Can this calculator estimate my debt-free date accurately?+
Yes — to a high degree of accuracy — assuming your APR stays constant and you don't add new charges to the card. The calculator runs a precise month-by-month simulation rather than using simplified formulas. Real-world results vary if your interest rate changes (e.g., after a promotional period), you miss a payment, or you continue spending on the card while paying it down.

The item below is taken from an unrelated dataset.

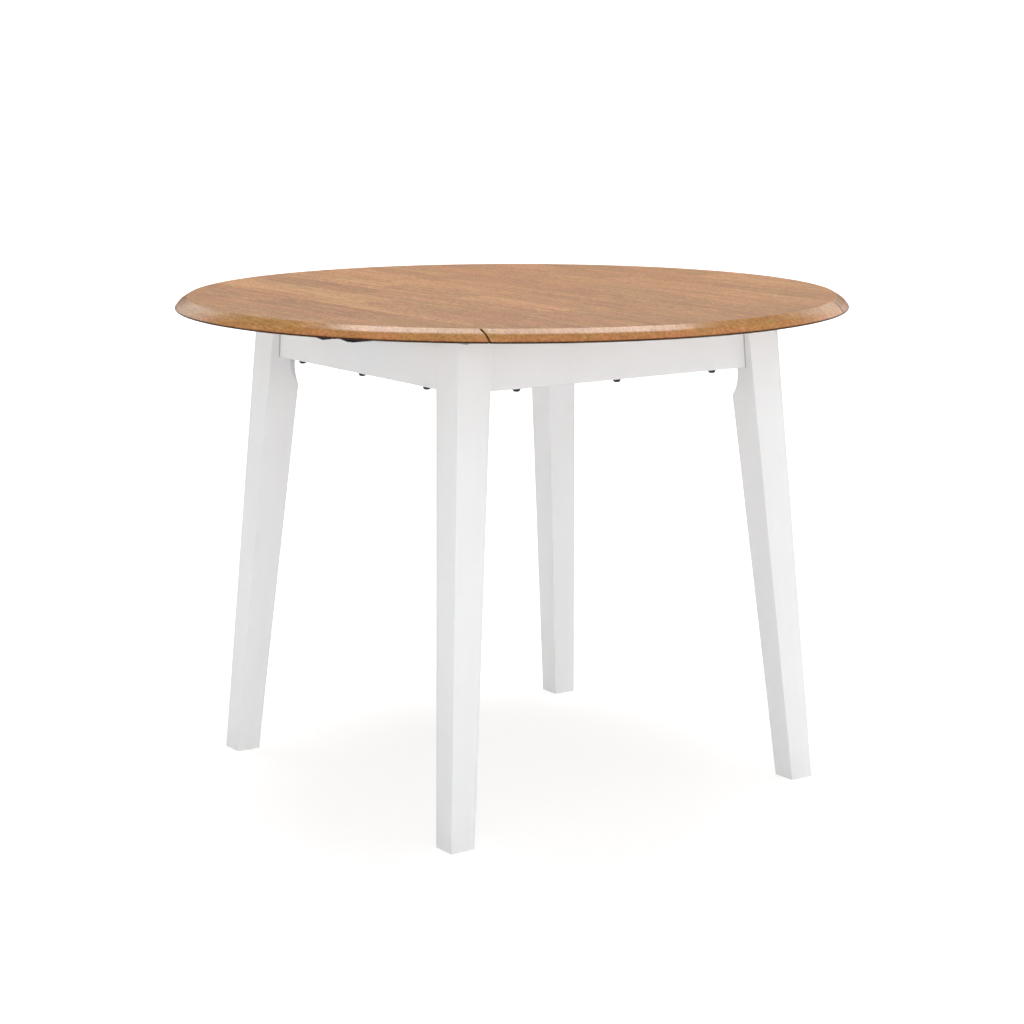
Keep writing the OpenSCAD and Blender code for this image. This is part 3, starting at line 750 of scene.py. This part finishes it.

Next Steps to Pay Off Credit Card Debt Faster

You've seen the numbers. Here's how to act on them.

1
Stop adding new charges

Every new purchase resets your progress. Put the card aside until the balance is paid off, or use it only for purchases you pay in full immediately.

2
Set a fixed monthly payment

Use the number from the calculator above. A fixed payment pays off debt faster than a percentage-based minimum, which shrinks as your balance shrinks.

3
Automate your payments

Set up autopay for your chosen fixed amount so you never miss a payment. A single missed payment can trigger a penalty rate that sets back months of progress.

4
Track your payoff progress monthly

Come back to this calculator each month with your updated balance. Watching the debt-free date move closer is one of the most motivating things you can do to stay consistent.